Au risque de se répéter, dans le domaine des assurances sociales, le dépôt dans la boîte aux lettres ou la case postale d’un envoi, par courrier A Plus, constitue le point de départ pour le calcul du délai de recours, quand bien même la livraison a lieu un samedi et que le pli n’est récupéré qu’à une date ultérieure, comme le lundi suivant. Il n’y a pas lieu de revenir sur cette jurisprudence que le Tribunal fédéral a confirmée à maintes reprises (cf. notamment arrêts 8C_754/2018 consid. 7.2.3 déjà cité; 9C_655/2018 du 28 janvier 2019 consid. 4.4; 8C_559/2018 déjà cité consid. 3.4; 9C_90/2015 du 2 juin 2015 consid. 3.4; 8C_198/2015 du 30 avril 2015 consid. 3.2; 8C_573/2014 déjà cité consid. 3.1). L’assuré ne prétend d’ailleurs pas que les conditions d’un changement de jurisprudence seraient remplies (à ce sujet cf. ATF 144 IV 265 consid. 2.2 p. 269; 142 V 212 consid. 4.4 p. 117; 139 V 307 consid. 6.1 p. 313). Au demeurant, le fait que le samedi n’est pas mentionné comme jour « ouvrable et de dépôt » à l’art. 29 al. 7 de l’Ordonnance du 29 août 2012 sur la poste (OPO; RS 783.01) ne signifie pas pour autant que les envois ne peuvent pas être distribués ce jour-là. Quant au ch. 2.5.3 « Dimanche et jours fériés » des conditions générales de la poste (« Prestations du service postal » pour les clients commerciaux), il prévoit que « si la date de distribution (= échéance) tombe un dimanche ou un autre jour férié reconnu, au niveau étatique ou par l’usage local, au lieu de la prestation, le premier jour ouvrable qui suit ce dimanche ou jour férié est considéré date de distribution ». On ne peut pas en déduire que le samedi est un jour férié au sens de cette disposition, auquel cas il serait mentionné au même titre que le dimanche. Par ailleurs, la référence à l’art. 1 de la loi fédérale du 21 juin 1963 sur la supputation des délais (RS 73.110.3) n’est pas davantage pertinente, car cette disposition ne concerne que la fin du délai de recours et non son commencement.
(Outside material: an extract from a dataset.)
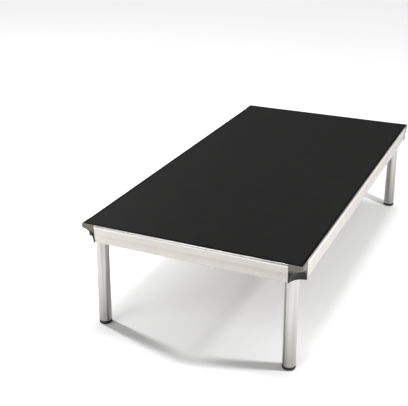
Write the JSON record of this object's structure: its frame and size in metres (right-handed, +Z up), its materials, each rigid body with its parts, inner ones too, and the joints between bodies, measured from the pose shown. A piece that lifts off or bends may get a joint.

Enfin, la fermeture des bureaux de l’administration, et à plus forte raison des cabinets d’avocats, ne suffit pas en soi pour reconnaître au samedi le caractère de jour férié (cf. arrêts 6B_730/2013 du 10 décembre 2013 consid. 1.3.2 et les arrêts cités; 1P.322/2006 du 25 juillet 2006 consid. 2.5).

 

Le TF rejette le recours de l’assuré.